— BEGIN —

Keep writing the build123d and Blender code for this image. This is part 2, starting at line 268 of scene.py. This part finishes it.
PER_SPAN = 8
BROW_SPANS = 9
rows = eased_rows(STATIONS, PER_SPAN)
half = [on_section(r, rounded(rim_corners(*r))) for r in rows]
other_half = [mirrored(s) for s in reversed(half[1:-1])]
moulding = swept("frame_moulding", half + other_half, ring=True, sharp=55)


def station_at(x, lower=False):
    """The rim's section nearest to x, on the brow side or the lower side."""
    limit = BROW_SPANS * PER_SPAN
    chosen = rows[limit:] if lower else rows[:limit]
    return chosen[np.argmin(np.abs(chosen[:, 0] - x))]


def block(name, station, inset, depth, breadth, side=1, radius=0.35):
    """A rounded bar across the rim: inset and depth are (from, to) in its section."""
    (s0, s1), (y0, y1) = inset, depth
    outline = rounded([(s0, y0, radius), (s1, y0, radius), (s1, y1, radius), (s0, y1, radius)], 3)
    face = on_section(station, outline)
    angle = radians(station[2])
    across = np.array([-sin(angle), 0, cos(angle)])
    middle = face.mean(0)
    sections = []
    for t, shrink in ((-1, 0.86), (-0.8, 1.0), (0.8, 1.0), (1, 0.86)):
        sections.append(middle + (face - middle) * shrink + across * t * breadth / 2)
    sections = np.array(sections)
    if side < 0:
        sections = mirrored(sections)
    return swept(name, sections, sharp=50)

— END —

**YOUR GOAL:** All of the data above should be transcribed exactly.

**RESULT:**
Keep writing the build123d and Blender code for this image. This is part 2, starting at line 268 of scene.py. This part finishes it.
PER_SPAN = 8
BROW_SPANS = 9
rows = eased_rows(STATIONS, PER_SPAN)
half = [on_section(r, rounded(rim_corners(*r))) for r in rows]
other_half = [mirrored(s) for s in reversed(half[1:-1])]
moulding = swept("frame_moulding", half + other_half, ring=True, sharp=55)


def station_at(x, lower=False):
    """The rim's section nearest to x, on the brow side or the lower side."""
    limit = BROW_SPANS * PER_SPAN
    chosen = rows[limit:] if lower else rows[:limit]
    return chosen[np.argmin(np.abs(chosen[:, 0] - x))]


def block(name, station, inset, depth, breadth, side=1, radius=0.35):
    """A rounded bar across the rim: inset and depth are (from, to) in its section."""
    (s0, s1), (y0, y1) = inset, depth
    outline = rounded([(s0, y0, radius), (s1, y0, radius), (s1, y1, radius), (s0, y1, radius)], 3)
    face = on_section(station, outline)
    angle = radians(station[2])
    across = np.array([-sin(angle), 0, cos(angle)])
    middle = face.mean(0)
    sections = []
    for t, shrink in ((-1, 0.86), (-0.8, 1.0), (0.8, 1.0), (1, 0.86)):
        sections.append(middle + (face - middle) * shrink + across * t * breadth / 2)
    sections = np.array(sections)
    if side < 0:
        sections = mirrored(sections)
    return swept(name, sections, sharp=50)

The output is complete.